L’automne touche à sa fin, et l’autre jour on a regardé les infos. Comme d’habitude, les politiques disaient tout et n’importe quoi. Comme d’habitude, les médias en faisaient toute une salade. Et comme d’habitude, on se disait « cause toujours, tu m’intéresses ». Malgré tout, contrairement à ce qu’illes avaient annoncé, il semblerait qu’illes n’aient plus tant l’intention que ça de nous expulser, ni même de commencer des travaux dans un coin.
On ne va pas crier victoire tout de suite ni trop s’envoyer de fleurs. Avec les flics qui râlent, les marchés de Noël à passer au peigne fin et les autres joyeusetés de l’état d’urgence, ça a pas l’air très stratégique de venir s’embourber dans le bocage. D’autant plus que c’est le moment d’avoir l’air plus malin que ses petits camarades pour espérer gagner l’élection présidentielle.
On a fait de notre mieux cet automne pour ne pas leur donner envie de venir. C’était pas reposant de passer ces trois mois entourées par des signes d’intervention imminente et de se préparer à résister. Faut bien reconnaître que dans l’urgence, on ne prend pas toujours le temps de faire des processus de discussion horizontaux ni de prendre tout le monde en compte dans ses actions. Mais on a quand même réussi à bien leur mettre la pression : formations et préparation matérielle à la défense sur le terrain, mise en place de l’accueil en cas d’expulsion, manifestation et constructions du 8 octobre, actions d’information et de solidarité un peu partout. Depuis les villes ou les petits de coin de campagnes, les cabines de tracteurs, les maisons occupées ou les cabanes dans les bois, on a tou.te.s contribué à les faire reculer.
En maintenant ? La menace n’a pas disparu, on en est bien conscient. Mais on a plus de place dans nos têtes et de temps dans nos semaines pour voir plus loin que la défense immédiate de la ZAD. On peut de nouveau prendre soin de la vie et de la lutte ici. On met en place des façons de mieux accueillir les gens qui passent ici, que ce soit pour une après-midi ou pour une semaine. On reparle tou.te.s ensemble de l’usage des terres. On essaie de définir des limites collectives et on apprend à prendre en charge nos embrouilles et nos conflits nous-mêmes. On relance les dynamiques d’infotours.
Pendant ces moments de panique collective, on a aussi créé plein de liens. Les liens perdurent et se renforcent avec les soignant.e.s qui sont prêt.e.s à venir nous aider sur le terrain, avec les habitant.e.s du coin qui nous ont proposé des hébergements, avec les comités locaux qui se sont investi.e.s dans les lieux d’accueil ou la défense en cas d’expulsion, les travailleur.euse.s syndiqué.e.s qui ont appelé à exercer leur droit des retrait, et tous les groupes et personnes qu’on a croisé.e.s pendant cette période.
Mais avec la panique on tombe facilement dans des rôles stéréotypés, identité de « zadistes » dans laquelle les médias s’empressent de nous enfermer.

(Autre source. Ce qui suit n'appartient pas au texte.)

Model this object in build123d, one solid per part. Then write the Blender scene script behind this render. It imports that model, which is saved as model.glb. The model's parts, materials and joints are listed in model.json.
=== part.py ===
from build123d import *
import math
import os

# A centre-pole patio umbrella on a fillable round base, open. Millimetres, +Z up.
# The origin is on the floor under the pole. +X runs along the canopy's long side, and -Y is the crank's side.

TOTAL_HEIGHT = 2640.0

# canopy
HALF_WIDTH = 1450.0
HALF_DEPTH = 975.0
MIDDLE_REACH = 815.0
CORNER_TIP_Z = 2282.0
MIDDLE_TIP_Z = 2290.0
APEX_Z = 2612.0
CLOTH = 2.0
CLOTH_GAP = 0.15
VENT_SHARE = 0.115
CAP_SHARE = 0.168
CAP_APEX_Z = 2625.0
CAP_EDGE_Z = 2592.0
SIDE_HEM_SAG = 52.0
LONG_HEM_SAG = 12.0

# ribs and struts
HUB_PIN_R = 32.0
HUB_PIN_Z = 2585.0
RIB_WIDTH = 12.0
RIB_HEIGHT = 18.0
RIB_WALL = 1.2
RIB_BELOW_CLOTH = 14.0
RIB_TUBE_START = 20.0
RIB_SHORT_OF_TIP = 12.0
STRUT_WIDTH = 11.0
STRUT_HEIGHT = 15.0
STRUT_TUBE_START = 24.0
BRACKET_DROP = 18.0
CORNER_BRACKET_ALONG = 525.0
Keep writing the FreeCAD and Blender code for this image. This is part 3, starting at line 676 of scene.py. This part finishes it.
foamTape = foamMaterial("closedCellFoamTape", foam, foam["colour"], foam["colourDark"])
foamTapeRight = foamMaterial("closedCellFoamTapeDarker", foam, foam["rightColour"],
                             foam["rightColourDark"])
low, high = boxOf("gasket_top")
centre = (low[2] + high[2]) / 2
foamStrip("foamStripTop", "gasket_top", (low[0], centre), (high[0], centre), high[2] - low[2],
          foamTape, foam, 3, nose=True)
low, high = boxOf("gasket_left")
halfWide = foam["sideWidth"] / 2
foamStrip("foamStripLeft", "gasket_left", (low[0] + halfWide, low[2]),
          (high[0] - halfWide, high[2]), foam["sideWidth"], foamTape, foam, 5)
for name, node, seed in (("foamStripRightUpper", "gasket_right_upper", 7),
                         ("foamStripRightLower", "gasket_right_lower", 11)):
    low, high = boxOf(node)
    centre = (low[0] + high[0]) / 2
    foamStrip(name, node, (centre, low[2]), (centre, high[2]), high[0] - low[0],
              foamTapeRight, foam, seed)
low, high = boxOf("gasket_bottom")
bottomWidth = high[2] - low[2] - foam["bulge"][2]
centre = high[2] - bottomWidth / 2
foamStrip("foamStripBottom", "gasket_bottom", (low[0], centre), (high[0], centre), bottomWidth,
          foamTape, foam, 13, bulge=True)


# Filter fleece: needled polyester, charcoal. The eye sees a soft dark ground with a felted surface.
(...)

Comme si la seule chose qui nous rassemblait était d’habiter sur la ZAD contre un projet d’aéroport, alors qu’en vrai on aspire tou.te.s différemment à beaucoup plus que ça. Comme s’il y avait d’un côté les « zadistes » et de l’autre les « gentil.le.s », ce qui creuse le fossé entre nous. On souhaite profiter de ces moments plus calmes pour faire vivre ensemble la lutte contre l’aéroport, mais aussi le « et son monde ».
On voudrait qu’il y ait autant d’énergie qu’on en trouve ici pour lutter aussi ailleurs et contre tout ce qui nous révolte dans ce monde : les frontières qui bloquent la route des migrant.e.s, l’état d’urgence et les prisons, les projets de pipelines comme au Dakota du Nord, etc. Pour refuser ce qui nous est imposé d’en haut, pour construire des vies qui nous ressemblent, pour partager des histoires et des pratiques de luttes avec d’autres et construire des solidarités réciproques.
Alors bravo à tou.te.s, et à bientôt, ici ou ailleurs !
Quelques occupant.e.s de la ZAD de Notre-Dame-des-Landes
[Publié le lundi 19 décembre 2016 sur le site de la ZAD.]